The first-wicket pair of Dwayne Smith and Fletcher were quick out of the traps, putting on 27, but the latter’s tame departure for 19, caused a rippling effect. Two needless run-outs, of Bravo and Sammy, was indicative of the amateur nature of the innings. Tim Murtagh and O’Brien chipped in with a wicket apiece, but Ireland was left to rue a couple of dropped chances as it slipped to defeat, closing on 85 for 8, eleven runs short.

“It wasn’t an excellent day in terms of our batting so as bowlers we knew we had to step up and do it for the team. The pressure was on us as bowlers to go out and defend the small target and we did a magnificent job of it,” said the 32-year-old Badree.

“We bowled our hearts out out there to restrict them under our small total and now it feels good to win today and level the series. My role has always been to create pressure at the top of the innings in the PowerPlay and I was just happy to do that and help the team to win. 

“The pitch was one where you had to bowl ‘wicket to wicket’ and I knew my lines and lengths would be vitally important. I knew I had to pick up wickets and restrict the scoring.”

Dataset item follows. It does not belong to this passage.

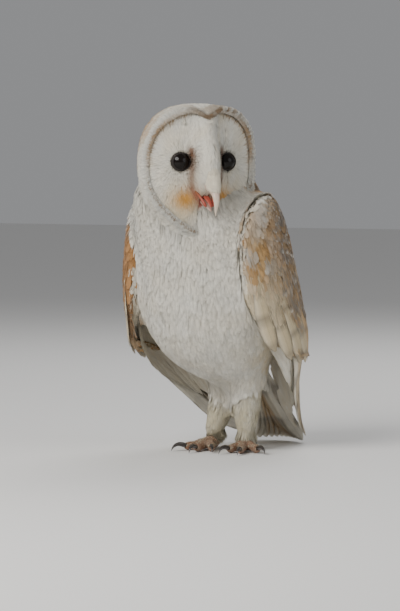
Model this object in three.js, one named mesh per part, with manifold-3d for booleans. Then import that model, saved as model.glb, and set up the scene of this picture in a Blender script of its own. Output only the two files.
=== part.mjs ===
// A barn owl (Tyto alba), life size, standing on the floor with its head turned over its left
// shoulder, its bill a little open and its wings loosely folded.
//
// Millimetres, +Z up. The owl faces -Y and its left is +X. Every solid gives the outer form of
// the plumage, so the feathers fill each shape out to its surface.

import * as THREE from "three";
import { mergeVertices } from "three/addons/utils/BufferGeometryUtils.js";
import Module from "manifold-3d";

const wasm = await Module();
wasm.setup();

// ---- Driving dimensions ----

const SIDES = { left: 1, right: -1 };
const GAP = 0.4; // clearance between touching pieces
const MERGE_DISTANCE = 0.001; // vertices closer than this are one
const HEAD_YAW = 54; // degrees, from straight ahead towards the owl's left
const HEAD_CENTRE = new THREE.Vector3(0.5, -53, 237);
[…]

Santokie, playing his first match for the Windies since 2012, made the most of his opportunity with the new ball. Backed by a colourful crowd which included several members of his family, he was excellent in his first and second spells from the Courtney Walsh End at the north.

“I’m happy to be back and in the maroon colours and get this win and level the series. It was a boost for me playing in front my home crowd for the first time. Even though the runs were small, we bowled really well and kept the ball in good areas – that was the key to victory today,” said Santokie. 

“The conditions suited my bowling, but I still had to get it right. That was what we went out and did today. It felt good that my biggest supporter and my biggest motivator – my father – was in the crowd watching me perform for the West Indies at my best. I know he’s a happy man this evening.”